* Data supplied:

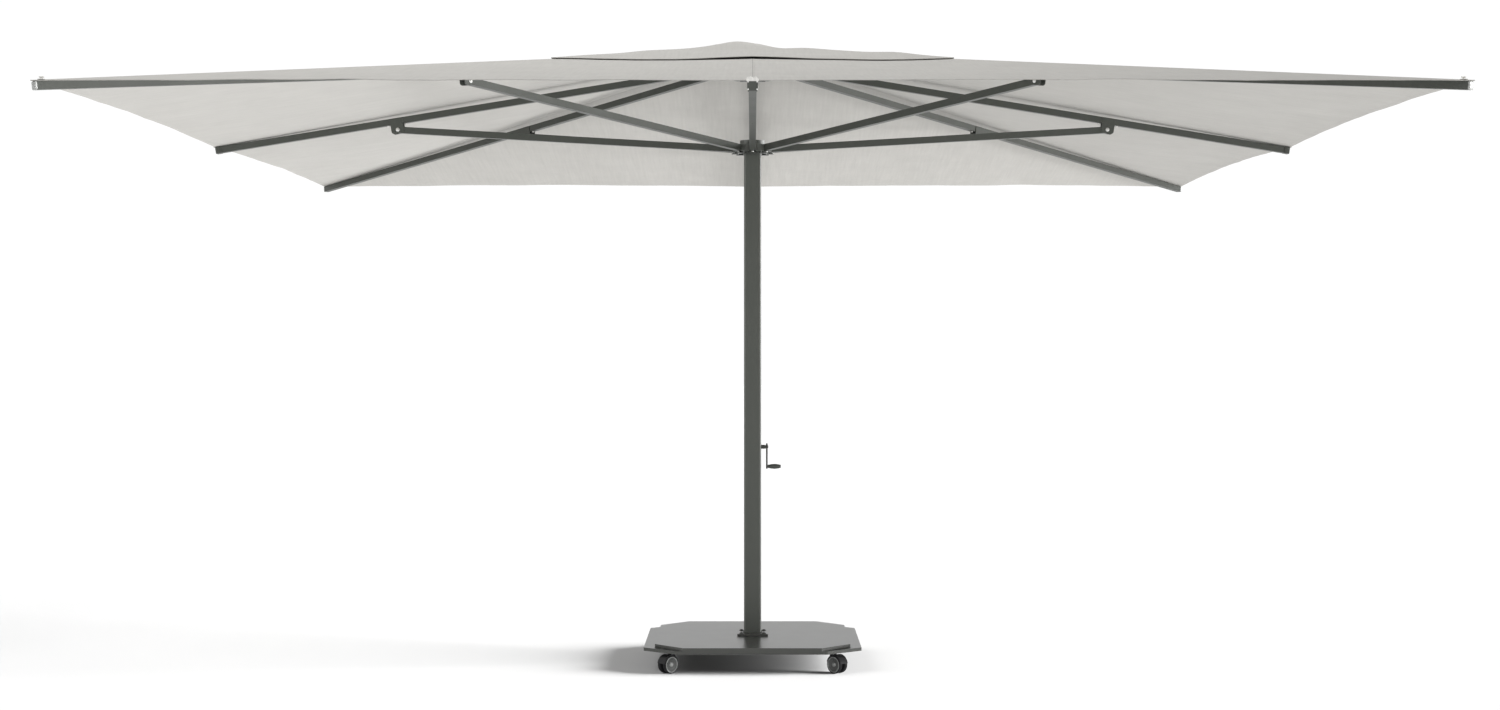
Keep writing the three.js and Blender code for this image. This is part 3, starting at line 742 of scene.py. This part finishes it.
def thumb_screw(tag):
    """A white winged knob on a broad washer that holds the cloth's corner down on the rib."""
    azimuth = AZIMUTH[tag]
    x, y = KNOB_R * math.cos(azimuth), KNOB_R * math.sin(azimuth)
    place = Matrix.Translation((x, y, roof(x, y) + 0.0002)) @ spin(azimuth)
    made = bmesh.new()
    lathe(made, [(0.0142, 0), (0.0142, 0.0010), (0.0132, 0.0020), (0.0080, 0.0034), (0.0040, 0.0040),
                 (0.0034, 0.0064), (0.0080, 0.0072), (0.0092, 0.0082), (0.0092, 0.0098), (0.0080, 0.0108),
                 (0.0018, 0.0112)], place, 32)
    for side in (1, -1):
        wing = place @ Matrix.Translation((0, side * 0.0100, 0.0091)) @ SIDE_ON
        prism(made, rounded(0.0020, 0.0016, 0.0009, 3), -0.0034, 0.0034, wing)
    finish(f"cloth_knob_{tag}", made, WHITE, f"rib_{tag}", bevel=0.0003)


def tip_loop(tag):
    """A short webbing loop, folded back on itself, that pulls the cloth over the end of a side rib."""
    path = [(-0.060, 0.0014), (-0.046, 0.0030), (-0.034, 0.0074), (-0.022, 0.0060), (-0.012, 0.0098),
            (-0.002, 0.0106), (0.0046, 0.0074), (0.0052, 0.0020), (0.0050, -0.0050), (0.0036, -0.0050),
            (0.0034, 0.0016), (0.0026, 0.0056), (-0.004, 0.0082), (-0.012, 0.0070), (-0.020, 0.0034),
            (-0.034, 0.0042), (-0.046, 0.0014), (-0.060, 0.0004)]
    azimuth = AZIMUTH[tag]
    tip = Vector((math.cos(azimuth), math.sin(azimuth), 0)) * (HALF - 0.002)
    ground = roof(tip.x, tip.y) + 0.0008
    outwards = Vector((math.cos(azimuth), math.sin(azimuth), 0))
    sideways = Vector(tangent(azimuth))
    rings, count = [], 22
    for k in range(count + 1):
        share = k / count - 0.5
        ring = []
        for along, up in path:
            fall = -along * ROOF_SLOPE if along < 0 else 0.0
            crumple = 0.0034 * noise.noise(Vector((share * 5.5, along * 60, azimuth * 3 + 1.1)))
            edge = 1 - 0.25 * (2 * abs(share)) ** 6
            lift = max(0.0, up) * (0.75 + 1.1 * crumple / 0.0034) * edge + min(0.0, up)
            width = 0.040 * share * (1 + 0.12 * math.sin(along * 120))
            point = tip + outwards * (along + crumple * 0.5) + sideways * width
            ring.append(Vector((point.x, point.y, ground + fall + max(lift, min(up, 0.0)))))
        rings.append(ring)
    made = bmesh.new()
    add_faces(made, rings)
    finish(f"tip_loop_{tag}", made, WEBBING, f"rib_{tag}", smooth=70)


for tag in TAGS:
    spoke = Spoke(tag)
    bracket(tag, spoke)
    tip_cap(tag, spoke)
    if tag in CORNERS:
        thumb_screw(tag)
    else:
        tip_loop(tag)


# ---------- hub and mast ----------
def ring_wall(made, outer, inner, low, high, place=Matrix.Identity(4)):
    """A closed tube between two outlines with as many points each, along the place's Z."""
    rows = [[made.verts.new(place @ Vector((x, y, z))) for x, y in outline]
            for outline, z in ((outer, low), (outer, high), (inner, high), (inner, low))]
    for first, second in zip(rows, rows[1:] + rows[:1]):
        for i in range(len(first)):
            j = (i + 1) % len(first)
            made.faces.new((first[i], first[j], second[j], second[i]))


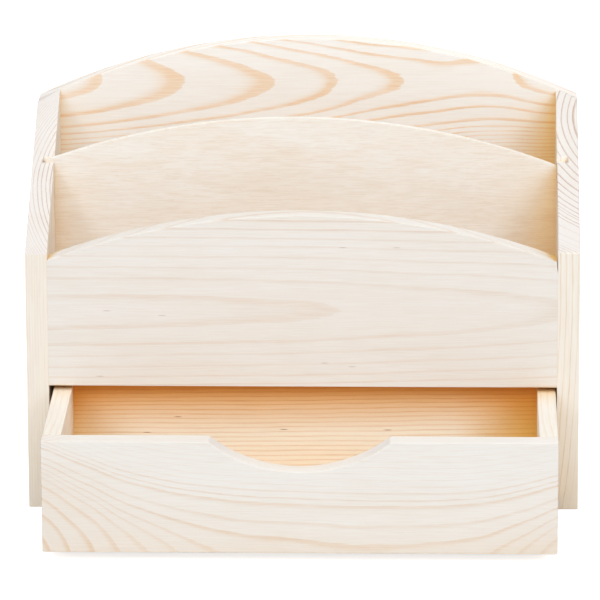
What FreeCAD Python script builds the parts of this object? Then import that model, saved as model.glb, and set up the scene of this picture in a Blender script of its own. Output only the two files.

* Goal:
Recopy all the lines exactly as they appear.

* Reply to the exercise:
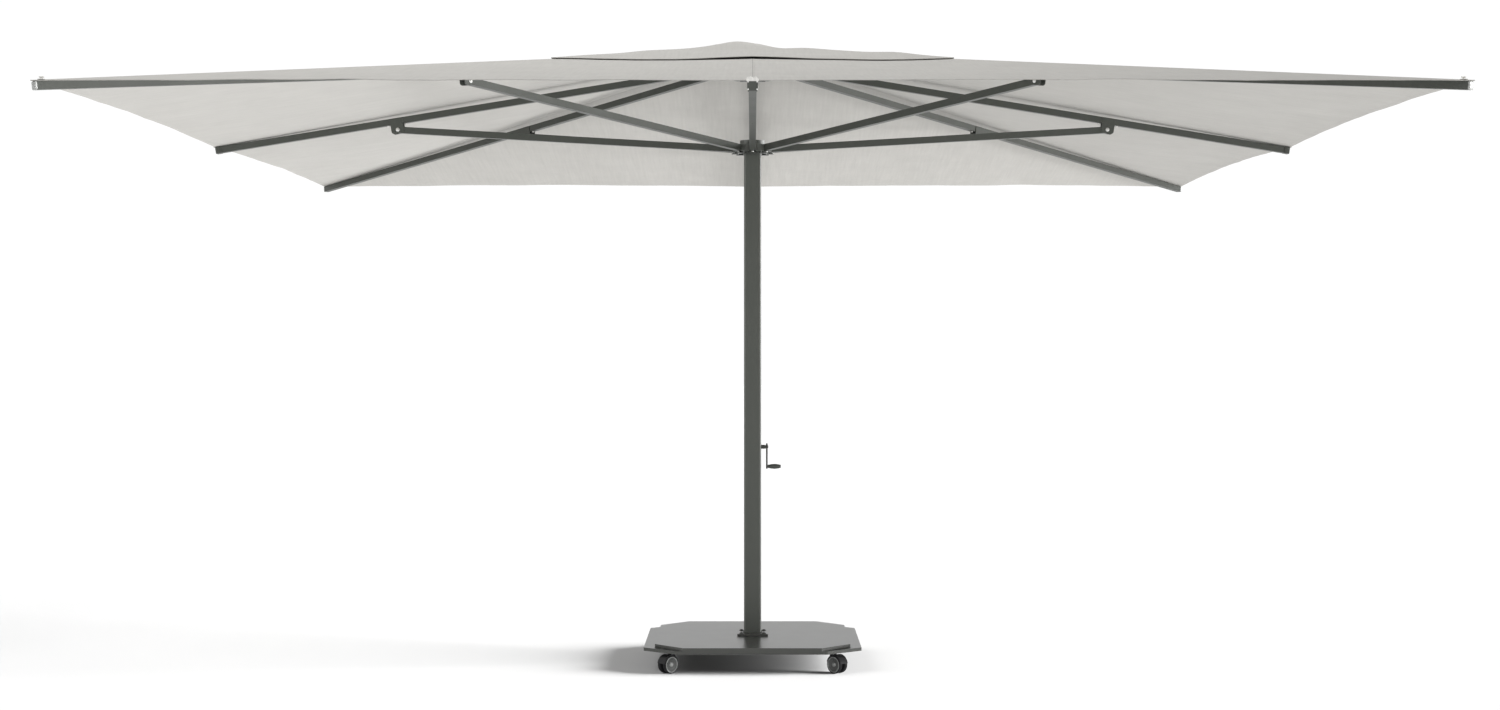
Keep writing the three.js and Blender code for this image. This is part 3, starting at line 742 of scene.py. This part finishes it.
def thumb_screw(tag):
    """A white winged knob on a broad washer that holds the cloth's corner down on the rib."""
    azimuth = AZIMUTH[tag]
    x, y = KNOB_R * math.cos(azimuth), KNOB_R * math.sin(azimuth)
    place = Matrix.Translation((x, y, roof(x, y) + 0.0002)) @ spin(azimuth)
    made = bmesh.new()
    lathe(made, [(0.0142, 0), (0.0142, 0.0010), (0.0132, 0.0020), (0.0080, 0.0034), (0.0040, 0.0040),
                 (0.0034, 0.0064), (0.0080, 0.0072), (0.0092, 0.0082), (0.0092, 0.0098), (0.0080, 0.0108),
                 (0.0018, 0.0112)], place, 32)
    for side in (1, -1):
        wing = place @ Matrix.Translation((0, side * 0.0100, 0.0091)) @ SIDE_ON
        prism(made, rounded(0.0020, 0.0016, 0.0009, 3), -0.0034, 0.0034, wing)
    finish(f"cloth_knob_{tag}", made, WHITE, f"rib_{tag}", bevel=0.0003)


def tip_loop(tag):
    """A short webbing loop, folded back on itself, that pulls the cloth over the end of a side rib."""
    path = [(-0.060, 0.0014), (-0.046, 0.0030), (-0.034, 0.0074), (-0.022, 0.0060), (-0.012, 0.0098),
            (-0.002, 0.0106), (0.0046, 0.0074), (0.0052, 0.0020), (0.0050, -0.0050), (0.0036, -0.0050),
            (0.0034, 0.0016), (0.0026, 0.0056), (-0.004, 0.0082), (-0.012, 0.0070), (-0.020, 0.0034),
            (-0.034, 0.0042), (-0.046, 0.0014), (-0.060, 0.0004)]
    azimuth = AZIMUTH[tag]
    tip = Vector((math.cos(azimuth), math.sin(azimuth), 0)) * (HALF - 0.002)
    ground = roof(tip.x, tip.y) + 0.0008
    outwards = Vector((math.cos(azimuth), math.sin(azimuth), 0))
    sideways = Vector(tangent(azimuth))
    rings, count = [], 22
    for k in range(count + 1):
        share = k / count - 0.5
        ring = []
        for along, up in path:
            fall = -along * ROOF_SLOPE if along < 0 else 0.0
            crumple = 0.0034 * noise.noise(Vector((share * 5.5, along * 60, azimuth * 3 + 1.1)))
            edge = 1 - 0.25 * (2 * abs(share)) ** 6
            lift = max(0.0, up) * (0.75 + 1.1 * crumple / 0.0034) * edge + min(0.0, up)
            width = 0.040 * share * (1 + 0.12 * math.sin(along * 120))
            point = tip + outwards * (along + crumple * 0.5) + sideways * width
            ring.append(Vector((point.x, point.y, ground + fall + max(lift, min(up, 0.0)))))
        rings.append(ring)
    made = bmesh.new()
    add_faces(made, rings)
    finish(f"tip_loop_{tag}", made, WEBBING, f"rib_{tag}", smooth=70)


for tag in TAGS:
    spoke = Spoke(tag)
    bracket(tag, spoke)
    tip_cap(tag, spoke)
    if tag in CORNERS:
        thumb_screw(tag)
    else:
        tip_loop(tag)


# ---------- hub and mast ----------
def ring_wall(made, outer, inner, low, high, place=Matrix.Identity(4)):
    """A closed tube between two outlines with as many points each, along the place's Z."""
    rows = [[made.verts.new(place @ Vector((x, y, z))) for x, y in outline]
            for outline, z in ((outer, low), (outer, high), (inner, high), (inner, low))]
    for first, second in zip(rows, rows[1:] + rows[:1]):
        for i in range(len(first)):
            j = (i + 1) % len(first)
            made.faces.new((first[i], first[j], second[j], second[i]))


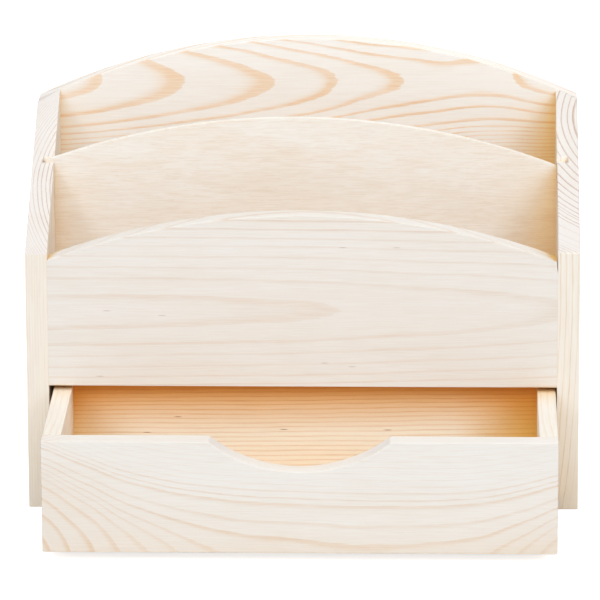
What FreeCAD Python script builds the parts of this object? Then import that model, saved as model.glb, and set up the scene of this picture in a Blender script of its own. Output only the two files.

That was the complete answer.